The area of tracks 8-10 consisting of the title-tracks ‘My Passion //’ to ‘// Your Pain’ is quite honestly excellent melodic death altogether and showcases the band’s ability to write with maturity, using space and variety versus the usual constantly action-packed material. The main lead themes get stuck in the listener’s head in a hurry, with a great use of leitmotiv repetition; the verse puts the techno-metal guitars on hold as there are just vocals over bass and a light drum presence, and the in-between instrumental track, acting as an interlude, is just acoustic guitars introducing a pleasant natural feel to the ride.
On a deeper note, I’ll go ahead and include this in the review, a passage from the movie ‘American Psycho’ which actual sample is featured at the start and end of the track ‘My Hate Unfolds’. I’m putting this here as its message does not leave one indifferent (to say the least…) and it’s interesting the band would think of utilizing it the way they did and it establishes a colder feel to the album:
“My pain is constant and sharp, and I do not hope for a better world for anyone. In fact, I want my pain to be inflicted on others. I want no one to escape. But even after admitting this, there is no catharsis; my punishment continues to elude me, and I gain no deeper knowledge of myself.”

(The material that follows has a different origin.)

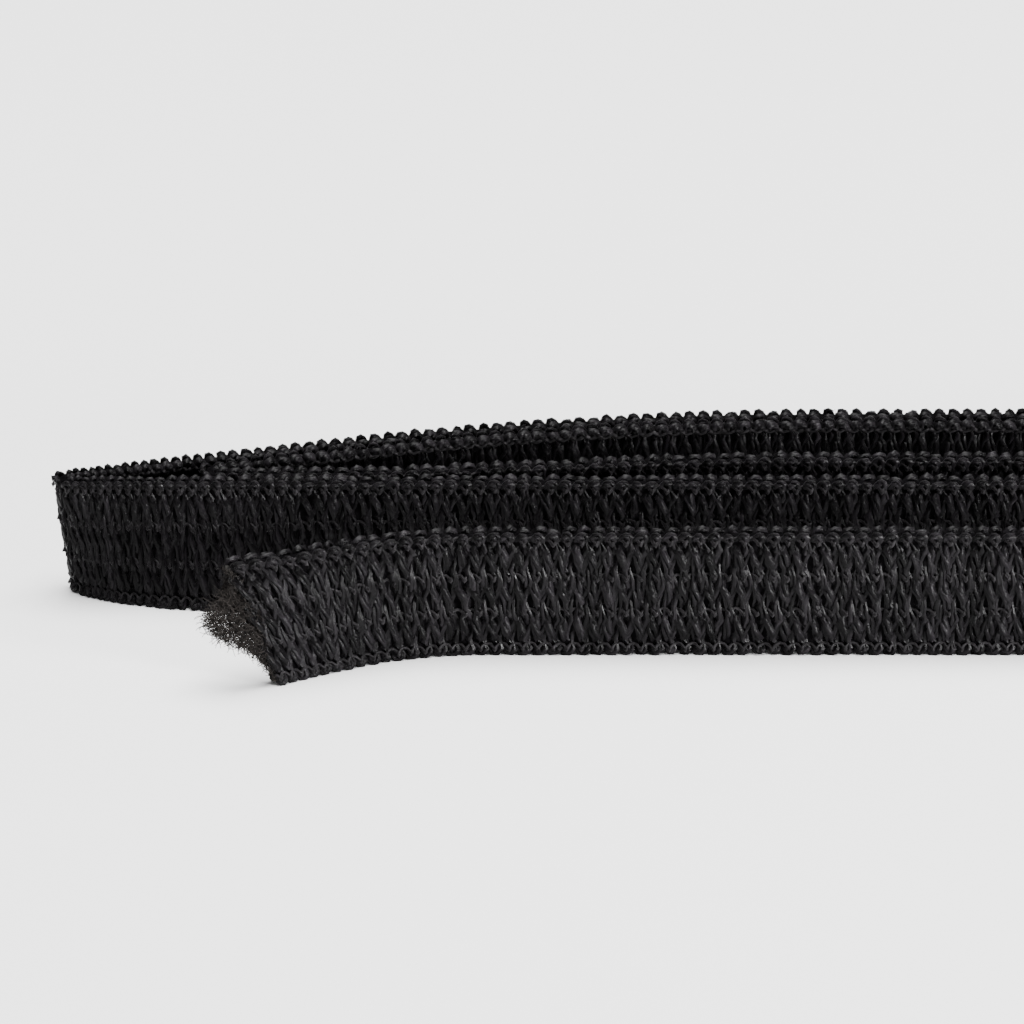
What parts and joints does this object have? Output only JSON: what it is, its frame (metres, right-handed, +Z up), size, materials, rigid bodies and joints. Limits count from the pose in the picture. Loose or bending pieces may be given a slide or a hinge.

Basically the album starts off well with a very solid front row foursome and ends well with the 3-track planned climax as a surprisingly balanced farewell. The tracks in the middle are alright if the listener is a sucker for melodeath, but not essential otherwise. An album like this has a lot of potential for being laughably generic and immediately redundant, but this one is genuinely solid and offers enough unique personality that the listener might want to come back.